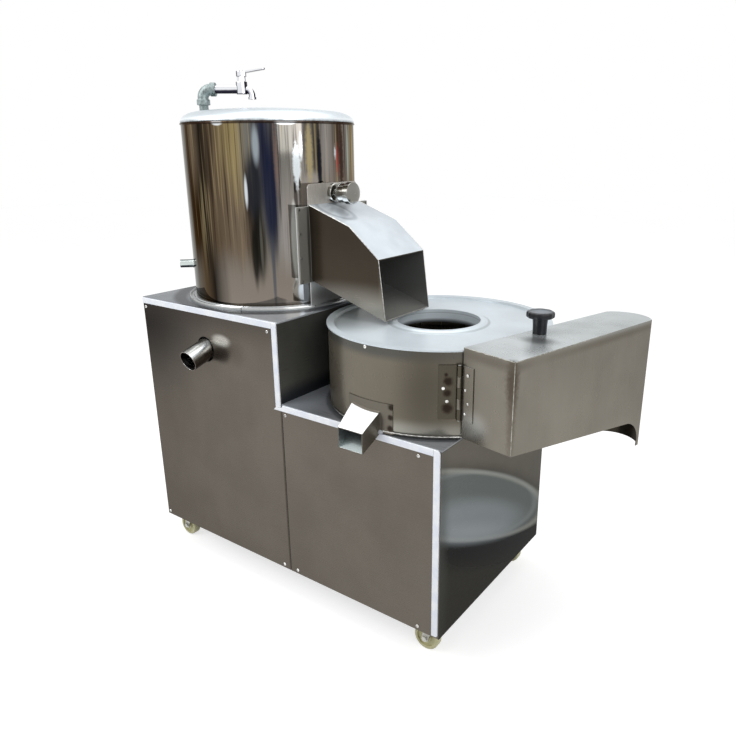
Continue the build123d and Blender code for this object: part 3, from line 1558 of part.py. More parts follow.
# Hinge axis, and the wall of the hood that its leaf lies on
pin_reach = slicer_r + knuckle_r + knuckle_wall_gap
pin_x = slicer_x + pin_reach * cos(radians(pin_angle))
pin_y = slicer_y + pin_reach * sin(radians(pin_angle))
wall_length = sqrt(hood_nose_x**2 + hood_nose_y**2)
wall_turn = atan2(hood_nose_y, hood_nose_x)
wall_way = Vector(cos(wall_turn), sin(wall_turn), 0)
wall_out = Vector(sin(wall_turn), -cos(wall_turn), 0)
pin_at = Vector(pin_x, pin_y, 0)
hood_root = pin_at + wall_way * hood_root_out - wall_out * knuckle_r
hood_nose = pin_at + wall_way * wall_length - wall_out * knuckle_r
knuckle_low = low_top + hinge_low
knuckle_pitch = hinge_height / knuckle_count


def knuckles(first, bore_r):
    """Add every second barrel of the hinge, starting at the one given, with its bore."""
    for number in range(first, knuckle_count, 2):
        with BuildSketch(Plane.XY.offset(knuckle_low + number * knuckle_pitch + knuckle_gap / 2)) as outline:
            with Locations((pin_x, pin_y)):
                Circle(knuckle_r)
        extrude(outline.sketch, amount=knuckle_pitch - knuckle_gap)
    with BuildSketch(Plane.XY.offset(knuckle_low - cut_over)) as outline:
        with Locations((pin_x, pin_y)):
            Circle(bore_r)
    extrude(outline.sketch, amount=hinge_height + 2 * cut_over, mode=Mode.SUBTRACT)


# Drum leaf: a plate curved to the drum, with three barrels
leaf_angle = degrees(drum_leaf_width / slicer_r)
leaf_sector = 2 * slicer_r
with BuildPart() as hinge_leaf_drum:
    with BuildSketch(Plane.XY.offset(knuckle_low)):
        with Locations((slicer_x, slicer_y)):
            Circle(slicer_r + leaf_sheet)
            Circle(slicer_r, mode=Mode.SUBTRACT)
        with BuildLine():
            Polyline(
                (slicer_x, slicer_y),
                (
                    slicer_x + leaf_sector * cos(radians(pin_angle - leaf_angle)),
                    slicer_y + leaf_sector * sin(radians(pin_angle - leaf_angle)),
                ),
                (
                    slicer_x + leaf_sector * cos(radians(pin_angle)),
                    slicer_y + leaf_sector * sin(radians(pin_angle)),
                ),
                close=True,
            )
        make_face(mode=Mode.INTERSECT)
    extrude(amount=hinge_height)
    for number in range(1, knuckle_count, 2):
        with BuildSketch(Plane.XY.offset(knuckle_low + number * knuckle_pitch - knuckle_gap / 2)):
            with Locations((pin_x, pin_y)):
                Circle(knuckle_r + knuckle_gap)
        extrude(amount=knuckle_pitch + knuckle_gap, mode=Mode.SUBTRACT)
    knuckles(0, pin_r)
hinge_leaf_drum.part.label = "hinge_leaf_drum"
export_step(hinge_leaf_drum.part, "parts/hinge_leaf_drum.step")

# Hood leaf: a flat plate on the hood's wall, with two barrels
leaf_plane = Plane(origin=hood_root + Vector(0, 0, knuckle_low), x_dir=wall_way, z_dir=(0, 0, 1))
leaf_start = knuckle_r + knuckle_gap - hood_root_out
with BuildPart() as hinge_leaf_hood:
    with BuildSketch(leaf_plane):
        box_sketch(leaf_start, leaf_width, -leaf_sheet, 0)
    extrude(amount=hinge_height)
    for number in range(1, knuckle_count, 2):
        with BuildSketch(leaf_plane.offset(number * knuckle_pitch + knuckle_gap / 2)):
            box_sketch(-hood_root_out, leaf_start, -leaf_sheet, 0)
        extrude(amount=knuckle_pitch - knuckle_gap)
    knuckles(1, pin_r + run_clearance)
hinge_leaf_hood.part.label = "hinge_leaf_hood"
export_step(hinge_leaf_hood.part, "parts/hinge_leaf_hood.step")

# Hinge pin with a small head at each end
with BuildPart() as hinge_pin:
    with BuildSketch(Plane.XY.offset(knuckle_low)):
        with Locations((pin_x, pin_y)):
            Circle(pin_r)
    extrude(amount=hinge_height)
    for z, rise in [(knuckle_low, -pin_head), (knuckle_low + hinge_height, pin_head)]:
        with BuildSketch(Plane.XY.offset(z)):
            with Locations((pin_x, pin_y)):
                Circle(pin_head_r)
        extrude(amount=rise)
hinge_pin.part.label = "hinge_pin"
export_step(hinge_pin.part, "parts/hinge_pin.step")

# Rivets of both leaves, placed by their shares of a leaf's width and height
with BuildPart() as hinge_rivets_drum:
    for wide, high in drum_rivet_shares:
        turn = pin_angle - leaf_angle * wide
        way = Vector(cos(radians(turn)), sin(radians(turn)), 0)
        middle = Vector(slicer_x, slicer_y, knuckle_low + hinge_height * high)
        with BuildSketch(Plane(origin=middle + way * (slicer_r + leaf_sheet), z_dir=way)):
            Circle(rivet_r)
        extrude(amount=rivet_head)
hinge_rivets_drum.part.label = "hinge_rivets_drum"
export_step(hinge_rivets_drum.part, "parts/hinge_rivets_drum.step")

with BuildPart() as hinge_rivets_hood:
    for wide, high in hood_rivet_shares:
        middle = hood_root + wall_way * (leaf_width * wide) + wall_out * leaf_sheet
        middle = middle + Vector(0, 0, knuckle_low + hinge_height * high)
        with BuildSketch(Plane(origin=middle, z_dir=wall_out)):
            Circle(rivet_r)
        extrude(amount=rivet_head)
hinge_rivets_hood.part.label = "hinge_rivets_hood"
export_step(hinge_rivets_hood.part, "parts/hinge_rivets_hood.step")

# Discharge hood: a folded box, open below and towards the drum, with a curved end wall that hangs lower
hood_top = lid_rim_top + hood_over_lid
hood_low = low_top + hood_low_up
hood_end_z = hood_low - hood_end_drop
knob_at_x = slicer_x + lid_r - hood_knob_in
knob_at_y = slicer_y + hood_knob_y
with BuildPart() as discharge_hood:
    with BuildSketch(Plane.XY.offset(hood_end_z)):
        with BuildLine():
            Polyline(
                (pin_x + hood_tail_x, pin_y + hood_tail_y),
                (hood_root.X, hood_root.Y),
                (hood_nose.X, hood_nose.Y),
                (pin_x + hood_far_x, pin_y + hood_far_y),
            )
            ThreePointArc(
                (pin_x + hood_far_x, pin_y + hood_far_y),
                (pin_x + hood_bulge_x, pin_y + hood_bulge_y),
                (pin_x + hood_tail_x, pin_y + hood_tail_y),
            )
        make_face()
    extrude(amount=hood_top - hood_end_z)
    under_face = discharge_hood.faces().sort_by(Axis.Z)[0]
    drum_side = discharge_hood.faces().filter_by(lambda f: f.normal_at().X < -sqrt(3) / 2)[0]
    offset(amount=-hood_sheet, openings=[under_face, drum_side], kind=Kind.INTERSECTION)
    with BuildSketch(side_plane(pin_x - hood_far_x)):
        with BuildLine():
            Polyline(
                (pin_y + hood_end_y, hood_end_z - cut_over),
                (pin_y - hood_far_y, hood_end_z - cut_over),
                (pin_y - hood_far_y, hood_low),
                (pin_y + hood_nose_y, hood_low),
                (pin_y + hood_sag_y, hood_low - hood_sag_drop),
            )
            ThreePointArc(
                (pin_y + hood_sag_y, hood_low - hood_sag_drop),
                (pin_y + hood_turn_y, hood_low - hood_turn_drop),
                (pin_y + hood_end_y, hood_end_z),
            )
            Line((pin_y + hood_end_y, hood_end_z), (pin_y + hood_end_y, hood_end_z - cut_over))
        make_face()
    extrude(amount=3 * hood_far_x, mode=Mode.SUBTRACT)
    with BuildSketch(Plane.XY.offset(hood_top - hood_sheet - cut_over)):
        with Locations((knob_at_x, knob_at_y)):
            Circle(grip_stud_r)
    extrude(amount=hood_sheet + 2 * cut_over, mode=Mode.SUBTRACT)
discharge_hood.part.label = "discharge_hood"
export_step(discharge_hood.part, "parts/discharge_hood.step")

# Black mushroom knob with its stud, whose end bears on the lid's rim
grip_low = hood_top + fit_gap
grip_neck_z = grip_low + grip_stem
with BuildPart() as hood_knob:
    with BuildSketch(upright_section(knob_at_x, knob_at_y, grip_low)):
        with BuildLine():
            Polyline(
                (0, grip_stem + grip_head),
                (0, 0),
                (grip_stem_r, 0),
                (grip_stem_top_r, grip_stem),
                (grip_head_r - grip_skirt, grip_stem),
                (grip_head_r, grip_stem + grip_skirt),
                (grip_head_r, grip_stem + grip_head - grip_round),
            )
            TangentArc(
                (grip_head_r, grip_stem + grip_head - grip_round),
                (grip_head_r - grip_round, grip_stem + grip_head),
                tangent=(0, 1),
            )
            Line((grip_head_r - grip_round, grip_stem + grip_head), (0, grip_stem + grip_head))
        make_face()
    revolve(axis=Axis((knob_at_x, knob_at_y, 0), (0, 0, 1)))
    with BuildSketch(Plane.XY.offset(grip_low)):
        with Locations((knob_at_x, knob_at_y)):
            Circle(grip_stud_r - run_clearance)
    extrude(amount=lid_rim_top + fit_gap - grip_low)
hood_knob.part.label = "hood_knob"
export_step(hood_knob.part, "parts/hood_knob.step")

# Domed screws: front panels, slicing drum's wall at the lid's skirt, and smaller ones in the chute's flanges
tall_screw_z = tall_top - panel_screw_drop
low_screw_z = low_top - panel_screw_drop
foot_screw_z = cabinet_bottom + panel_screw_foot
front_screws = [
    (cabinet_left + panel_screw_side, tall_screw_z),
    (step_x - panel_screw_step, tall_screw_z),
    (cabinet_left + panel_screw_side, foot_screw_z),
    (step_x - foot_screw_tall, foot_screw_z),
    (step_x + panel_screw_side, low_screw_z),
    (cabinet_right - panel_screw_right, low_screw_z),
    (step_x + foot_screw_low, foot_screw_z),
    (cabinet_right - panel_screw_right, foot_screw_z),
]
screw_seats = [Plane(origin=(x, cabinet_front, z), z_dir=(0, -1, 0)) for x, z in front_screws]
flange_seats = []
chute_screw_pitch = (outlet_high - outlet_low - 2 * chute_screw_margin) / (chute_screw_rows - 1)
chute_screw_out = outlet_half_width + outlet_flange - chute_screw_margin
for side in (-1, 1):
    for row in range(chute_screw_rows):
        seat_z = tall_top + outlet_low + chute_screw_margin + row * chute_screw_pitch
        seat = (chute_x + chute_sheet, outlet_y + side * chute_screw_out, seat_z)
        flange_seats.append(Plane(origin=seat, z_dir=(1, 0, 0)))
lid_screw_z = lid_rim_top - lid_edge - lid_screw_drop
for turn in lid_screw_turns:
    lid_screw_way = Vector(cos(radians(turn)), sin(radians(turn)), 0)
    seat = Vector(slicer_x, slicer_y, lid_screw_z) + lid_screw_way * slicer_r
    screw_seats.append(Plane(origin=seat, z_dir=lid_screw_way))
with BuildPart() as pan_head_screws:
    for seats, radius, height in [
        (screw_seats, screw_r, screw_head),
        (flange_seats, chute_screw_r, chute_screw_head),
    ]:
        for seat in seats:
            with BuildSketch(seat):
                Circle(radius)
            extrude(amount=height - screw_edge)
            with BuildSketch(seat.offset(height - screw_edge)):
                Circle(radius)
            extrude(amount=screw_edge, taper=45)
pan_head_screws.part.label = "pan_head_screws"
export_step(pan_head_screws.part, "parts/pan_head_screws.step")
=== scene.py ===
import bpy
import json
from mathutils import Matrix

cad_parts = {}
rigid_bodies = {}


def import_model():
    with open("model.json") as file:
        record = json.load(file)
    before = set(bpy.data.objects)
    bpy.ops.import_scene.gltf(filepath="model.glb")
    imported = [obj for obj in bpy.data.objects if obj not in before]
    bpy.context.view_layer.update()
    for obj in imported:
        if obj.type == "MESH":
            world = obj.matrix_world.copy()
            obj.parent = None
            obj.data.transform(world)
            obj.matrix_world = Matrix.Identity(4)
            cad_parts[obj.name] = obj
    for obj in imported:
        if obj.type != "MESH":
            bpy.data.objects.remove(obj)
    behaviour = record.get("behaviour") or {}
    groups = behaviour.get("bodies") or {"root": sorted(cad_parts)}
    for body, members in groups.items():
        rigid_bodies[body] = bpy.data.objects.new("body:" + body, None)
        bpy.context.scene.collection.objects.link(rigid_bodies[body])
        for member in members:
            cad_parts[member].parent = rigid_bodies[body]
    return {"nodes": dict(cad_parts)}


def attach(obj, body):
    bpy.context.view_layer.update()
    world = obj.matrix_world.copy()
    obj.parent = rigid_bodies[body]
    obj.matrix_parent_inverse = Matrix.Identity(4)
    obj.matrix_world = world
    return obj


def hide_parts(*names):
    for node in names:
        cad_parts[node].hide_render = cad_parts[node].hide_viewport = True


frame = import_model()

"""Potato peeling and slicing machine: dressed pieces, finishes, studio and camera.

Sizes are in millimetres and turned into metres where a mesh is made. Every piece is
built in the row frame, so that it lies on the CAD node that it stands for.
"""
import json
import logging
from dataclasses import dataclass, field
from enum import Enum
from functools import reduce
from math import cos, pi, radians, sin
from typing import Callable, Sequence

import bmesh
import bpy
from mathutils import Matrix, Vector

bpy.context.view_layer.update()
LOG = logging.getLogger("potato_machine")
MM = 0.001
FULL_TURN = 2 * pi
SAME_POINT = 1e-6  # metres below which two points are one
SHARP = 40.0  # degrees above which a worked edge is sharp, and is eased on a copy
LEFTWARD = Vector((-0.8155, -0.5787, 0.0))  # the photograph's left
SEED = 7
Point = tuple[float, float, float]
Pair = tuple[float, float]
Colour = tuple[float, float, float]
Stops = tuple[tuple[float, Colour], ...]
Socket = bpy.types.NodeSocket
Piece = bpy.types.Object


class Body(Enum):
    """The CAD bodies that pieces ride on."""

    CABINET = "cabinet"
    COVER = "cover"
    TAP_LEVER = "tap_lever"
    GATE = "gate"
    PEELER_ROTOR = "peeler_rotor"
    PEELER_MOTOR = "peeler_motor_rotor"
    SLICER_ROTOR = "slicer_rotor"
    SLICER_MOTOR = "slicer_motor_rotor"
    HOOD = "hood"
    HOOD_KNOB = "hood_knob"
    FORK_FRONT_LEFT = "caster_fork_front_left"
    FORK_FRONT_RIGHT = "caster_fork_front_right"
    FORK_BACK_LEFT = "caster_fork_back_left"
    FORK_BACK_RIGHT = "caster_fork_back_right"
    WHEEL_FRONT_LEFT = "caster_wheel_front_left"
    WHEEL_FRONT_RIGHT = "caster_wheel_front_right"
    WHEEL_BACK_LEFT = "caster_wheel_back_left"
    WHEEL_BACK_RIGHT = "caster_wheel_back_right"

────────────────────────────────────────

- **Goal**:
Your task is to repeat the lines from the one containing "lid_screw_z = lid_rim_top" to the one containing "obj.matrix_world = world", both lines included. Leave out every other line.

- **Response to the exercise**:
lid_screw_z = lid_rim_top - lid_edge - lid_screw_drop
for turn in lid_screw_turns:
    lid_screw_way = Vector(cos(radians(turn)), sin(radians(turn)), 0)
    seat = Vector(slicer_x, slicer_y, lid_screw_z) + lid_screw_way * slicer_r
    screw_seats.append(Plane(origin=seat, z_dir=lid_screw_way))
with BuildPart() as pan_head_screws:
    for seats, radius, height in [
        (screw_seats, screw_r, screw_head),
        (flange_seats, chute_screw_r, chute_screw_head),
    ]:
        for seat in seats:
            with BuildSketch(seat):
                Circle(radius)
            extrude(amount=height - screw_edge)
            with BuildSketch(seat.offset(height - screw_edge)):
                Circle(radius)
            extrude(amount=screw_edge, taper=45)
pan_head_screws.part.label = "pan_head_screws"
export_step(pan_head_screws.part, "parts/pan_head_screws.step")
=== scene.py ===
import bpy
import json
from mathutils import Matrix

cad_parts = {}
rigid_bodies = {}


def import_model():
    with open("model.json") as file:
        record = json.load(file)
    before = set(bpy.data.objects)
    bpy.ops.import_scene.gltf(filepath="model.glb")
    imported = [obj for obj in bpy.data.objects if obj not in before]
    bpy.context.view_layer.update()
    for obj in imported:
        if obj.type == "MESH":
            world = obj.matrix_world.copy()
            obj.parent = None
            obj.data.transform(world)
            obj.matrix_world = Matrix.Identity(4)
            cad_parts[obj.name] = obj
    for obj in imported:
        if obj.type != "MESH":
            bpy.data.objects.remove(obj)
    behaviour = record.get("behaviour") or {}
    groups = behaviour.get("bodies") or {"root": sorted(cad_parts)}
    for body, members in groups.items():
        rigid_bodies[body] = bpy.data.objects.new("body:" + body, None)
        bpy.context.scene.collection.objects.link(rigid_bodies[body])
        for member in members:
            cad_parts[member].parent = rigid_bodies[body]
    return {"nodes": dict(cad_parts)}


def attach(obj, body):
    bpy.context.view_layer.update()
    world = obj.matrix_world.copy()
    obj.parent = rigid_bodies[body]
    obj.matrix_parent_inverse = Matrix.Identity(4)
    obj.matrix_world = world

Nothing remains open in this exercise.